══ DATA SHOWN

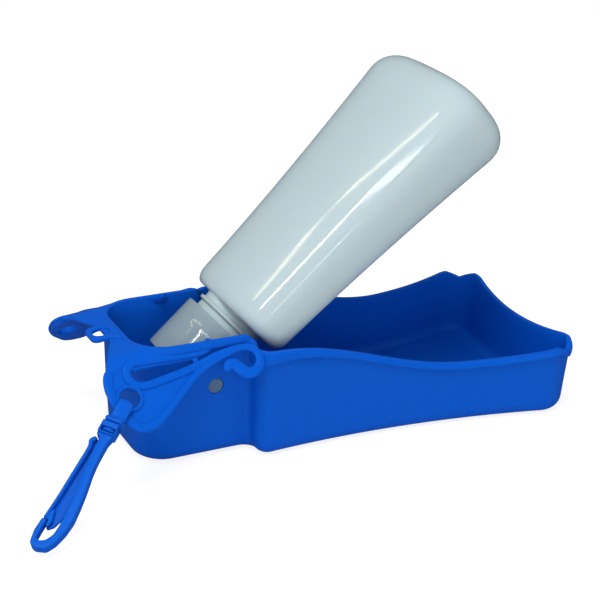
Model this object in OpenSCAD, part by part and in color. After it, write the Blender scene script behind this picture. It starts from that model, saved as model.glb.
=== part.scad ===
// Travel water bottle for a dog: a squeeze bottle that folds into its own drinking tray.
// The frame: X runs along the tray, from the narrow head (-X) to the wide bowl end (+X).
// Z is up and the tray stands on Z = 0. The plane Y = 0 halves the tray, and the near side is -Y.
// The origin is on the underside of the tray, at the waist end of its head.

/* [Bowl] */
// Half width of the bowl at its waist, outside, at the base
bowl_waist_half = 40.2; // [38.5:0.1:43]
// Place of the waist along the tray
bowl_waist_x = 25; // [18:1:34]
// Radius of the long inward curve of each bowl side
bowl_side_r = 490; // [460:5:560]
// Place of the outside of the bowl's end wall, at its middle
bowl_end_x = 153.9; // [153.5:0.1:158]
// Radius of the inward curve of the end wall
bowl_end_r = 230; // [190:5:300]
// Radius of the two bowl corners, in plan
bowl_corner_r = 13; // [11:0.5:16]
// Height of the rim at the lowest place of each side
rim_side_z = 34.1; // [32.5:0.1:36]
// Height of the rim at the middle of the end wall
rim_end_z = 33.2; // [32:0.1:35]
// Height of the rim where it leaves the head
rim_neck_z = 56; // [54:0.2:58]
// Depth of the small dip in the rim at each bowl corner
corner_dip = 4.2; // [2:0.2:5]

/* [Head] */
// Half width of the narrow head, outside, at the base
head_half = 29; // [28.4:0.1:30.2]
// Place of the outside of the head's end wall
head_end_x = -67.7; // [-70:0.1:-66.9]
// Radius of the two head corners, in plan
head_corner_r = 16.5; // [12:0.5:20]
// Place of the step where the head widens into the bowl
shoulder_x = -12.8; // [-13.6:0.1:-12]
// Height of the head's rim
head_rim_z = 61.4; // [60.5:0.1:63]

/* [Tray wall] */
// Thickness of the tray's walls
wall = 2.2; // [1.8:0.1:2.6]
// Thickness of the tray's floor
floor_t = 2.2; // [1.8:0.1:3]
// Outward slope of the walls, sideways for each unit of height
draft = 0.026; // [0.015:0.001:0.03]
// Outward slope of the bowl's end wall
end_draft = 0.09; // [0.08:0.005:0.11]
// Outward slope of the head's end wall
head_draft = 0.06; // [0.05:0.002:0.066]
// Radius of the outer edge round the underside
base_edge_r = 6.5; // [4:0.1:7]
// Radius of the inner edge round the floor
floor_edge_r = 4.6; // [3:0.1:5]
// Height of the lip along the rim
lip_h = 3.4; // [2.6:0.1:4.4]
// How far the lip stands out of the wall
lip_out = 1.1; // [0.6:0.1:1.4]

/* [Wings and eyelet] */
// Slope of each side wing below level, in degrees
wing_slope = 44; // [40:1:50]
// Thickness of the wing plate
wing_t = 2.4; // [2:0.1:3]
// How far the beads stand proud of the wing plate
bead_h = 0.9; // [0.5:0.1:1.2]
// Width of the beads
bead_w = 2.6; // [2:0.1:3.2]
// Radius of the hole in each wing
wing_hole_r = 4.8; // [4.6:0.1:5.2]
// Radius of the lanyard eyelet's hole
eyelet_r = 4.1; // [3.4:0.1:4.6]
// Place of the eyelet's centre along the tray
eyelet_x = -77; // [-78:0.5:-76.5]
// Downward slope of the eyelet tab, in degrees
eyelet_slope = 8; // [4:1:12]
// Thickness of the eyelet tab
eyelet_t = 2.4; // [2:0.1:3]
// Width of the spring arm that ends in the curl
arm_w = 5.4; // [4.4:0.1:6]
// Opening between a spring arm and the wing it grows from
arm_seam = 0.3; // [0.2:0.05:0.4]

/* [Pivot] */
// Place of the pivot pins along the tray
pivot_x = -31.2; // [-33:0.2:-30]
// Height of the pivot pins
pivot_z = 37.4; // [36:0.2:39]
// Radius of the pivot pins
pivot_r = 3.8; // [3.2:0.1:4.4]
// Radial clearance of a pin in its hole
pivot_gap = 0.05; // [0.02:0.01:0.08]
// Clearance between each pin's shoulder and the inside of the head
thrust_gap = 0.4; // [0.3:0.05:0.8]
// Angle of the bottle above level, as it is propped up
bottle_tilt = 41.9; // [38:0.1:50]

/* [Cap] */
// Thickness of the cap's skirt
cap_wall = 2.1; // [1.8:0.1:2.4]
// Clearance between the cap's skirt and the neck's screw thread
thread_gap = 0.9; // [0.5:0.1:1.4]
// How far the cap reaches past the pivot
cap_reach = 6.8; // [6.4:0.1:8]
// Length of the cap's skirt, from the pivot towards the bottle
cap_skirt = 22; // [20:0.2:23]
// Height of the cap's deck above its open end
deck_rise = 6.2; // [5.6:0.1:7]
// Thickness of the cap's deck
deck_t = 2; // [1.6:0.1:2.4]
// Radius of the outlet hole in the deck
outlet_r = 4.2; // [3.6:0.1:5]
// Radius of the shoulder round each pivot pin
boss_r = 6; // [5.4:0.1:6.4]

/* [Bottle] */
// Distance from the pivot to the bottle's shoulder
shoulder_t = 30.8; // [29.5:0.2:33]
// Distance from the pivot to the bottle's base
base_t = 183.6; // [180:0.2:184]
// Half width of the bottle at its shoulder
bottle_half_top = 35.4; // [33:0.2:36]
// Half width of the bottle at its base
bottle_half_base = 46; // [43:0.2:49]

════

* WORK TO DO
Write out the listing once more, matching it exactly.

* SOLVED PROBLEM
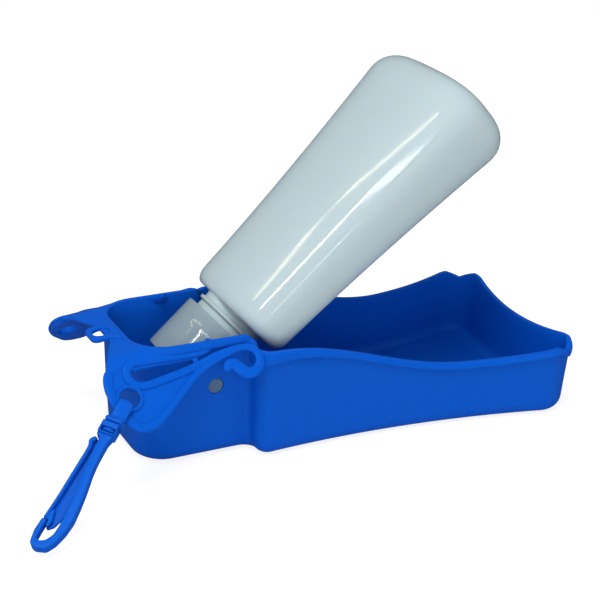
Model this object in OpenSCAD, part by part and in color. After it, write the Blender scene script behind this picture. It starts from that model, saved as model.glb.
=== part.scad ===
// Travel water bottle for a dog: a squeeze bottle that folds into its own drinking tray.
// The frame: X runs along the tray, from the narrow head (-X) to the wide bowl end (+X).
// Z is up and the tray stands on Z = 0. The plane Y = 0 halves the tray, and the near side is -Y.
// The origin is on the underside of the tray, at the waist end of its head.

/* [Bowl] */
// Half width of the bowl at its waist, outside, at the base
bowl_waist_half = 40.2; // [38.5:0.1:43]
// Place of the waist along the tray
bowl_waist_x = 25; // [18:1:34]
// Radius of the long inward curve of each bowl side
bowl_side_r = 490; // [460:5:560]
// Place of the outside of the bowl's end wall, at its middle
bowl_end_x = 153.9; // [153.5:0.1:158]
// Radius of the inward curve of the end wall
bowl_end_r = 230; // [190:5:300]
// Radius of the two bowl corners, in plan
bowl_corner_r = 13; // [11:0.5:16]
// Height of the rim at the lowest place of each side
rim_side_z = 34.1; // [32.5:0.1:36]
// Height of the rim at the middle of the end wall
rim_end_z = 33.2; // [32:0.1:35]
// Height of the rim where it leaves the head
rim_neck_z = 56; // [54:0.2:58]
// Depth of the small dip in the rim at each bowl corner
corner_dip = 4.2; // [2:0.2:5]

/* [Head] */
// Half width of the narrow head, outside, at the base
head_half = 29; // [28.4:0.1:30.2]
// Place of the outside of the head's end wall
head_end_x = -67.7; // [-70:0.1:-66.9]
// Radius of the two head corners, in plan
head_corner_r = 16.5; // [12:0.5:20]
// Place of the step where the head widens into the bowl
shoulder_x = -12.8; // [-13.6:0.1:-12]
// Height of the head's rim
head_rim_z = 61.4; // [60.5:0.1:63]

/* [Tray wall] */
// Thickness of the tray's walls
wall = 2.2; // [1.8:0.1:2.6]
// Thickness of the tray's floor
floor_t = 2.2; // [1.8:0.1:3]
// Outward slope of the walls, sideways for each unit of height
draft = 0.026; // [0.015:0.001:0.03]
// Outward slope of the bowl's end wall
end_draft = 0.09; // [0.08:0.005:0.11]
// Outward slope of the head's end wall
head_draft = 0.06; // [0.05:0.002:0.066]
// Radius of the outer edge round the underside
base_edge_r = 6.5; // [4:0.1:7]
// Radius of the inner edge round the floor
floor_edge_r = 4.6; // [3:0.1:5]
// Height of the lip along the rim
lip_h = 3.4; // [2.6:0.1:4.4]
// How far the lip stands out of the wall
lip_out = 1.1; // [0.6:0.1:1.4]

/* [Wings and eyelet] */
// Slope of each side wing below level, in degrees
wing_slope = 44; // [40:1:50]
// Thickness of the wing plate
wing_t = 2.4; // [2:0.1:3]
// How far the beads stand proud of the wing plate
bead_h = 0.9; // [0.5:0.1:1.2]
// Width of the beads
bead_w = 2.6; // [2:0.1:3.2]
// Radius of the hole in each wing
wing_hole_r = 4.8; // [4.6:0.1:5.2]
// Radius of the lanyard eyelet's hole
eyelet_r = 4.1; // [3.4:0.1:4.6]
// Place of the eyelet's centre along the tray
eyelet_x = -77; // [-78:0.5:-76.5]
// Downward slope of the eyelet tab, in degrees
eyelet_slope = 8; // [4:1:12]
// Thickness of the eyelet tab
eyelet_t = 2.4; // [2:0.1:3]
// Width of the spring arm that ends in the curl
arm_w = 5.4; // [4.4:0.1:6]
// Opening between a spring arm and the wing it grows from
arm_seam = 0.3; // [0.2:0.05:0.4]

/* [Pivot] */
// Place of the pivot pins along the tray
pivot_x = -31.2; // [-33:0.2:-30]
// Height of the pivot pins
pivot_z = 37.4; // [36:0.2:39]
// Radius of the pivot pins
pivot_r = 3.8; // [3.2:0.1:4.4]
// Radial clearance of a pin in its hole
pivot_gap = 0.05; // [0.02:0.01:0.08]
// Clearance between each pin's shoulder and the inside of the head
thrust_gap = 0.4; // [0.3:0.05:0.8]
// Angle of the bottle above level, as it is propped up
bottle_tilt = 41.9; // [38:0.1:50]

/* [Cap] */
// Thickness of the cap's skirt
cap_wall = 2.1; // [1.8:0.1:2.4]
// Clearance between the cap's skirt and the neck's screw thread
thread_gap = 0.9; // [0.5:0.1:1.4]
// How far the cap reaches past the pivot
cap_reach = 6.8; // [6.4:0.1:8]
// Length of the cap's skirt, from the pivot towards the bottle
cap_skirt = 22; // [20:0.2:23]
// Height of the cap's deck above its open end
deck_rise = 6.2; // [5.6:0.1:7]
// Thickness of the cap's deck
deck_t = 2; // [1.6:0.1:2.4]
// Radius of the outlet hole in the deck
outlet_r = 4.2; // [3.6:0.1:5]
// Radius of the shoulder round each pivot pin
boss_r = 6; // [5.4:0.1:6.4]

/* [Bottle] */
// Distance from the pivot to the bottle's shoulder
shoulder_t = 30.8; // [29.5:0.2:33]
// Distance from the pivot to the bottle's base
base_t = 183.6; // [180:0.2:184]
// Half width of the bottle at its shoulder
bottle_half_top = 35.4; // [33:0.2:36]
// Half width of the bottle at its base
bottle_half_base = 46; // [43:0.2:49]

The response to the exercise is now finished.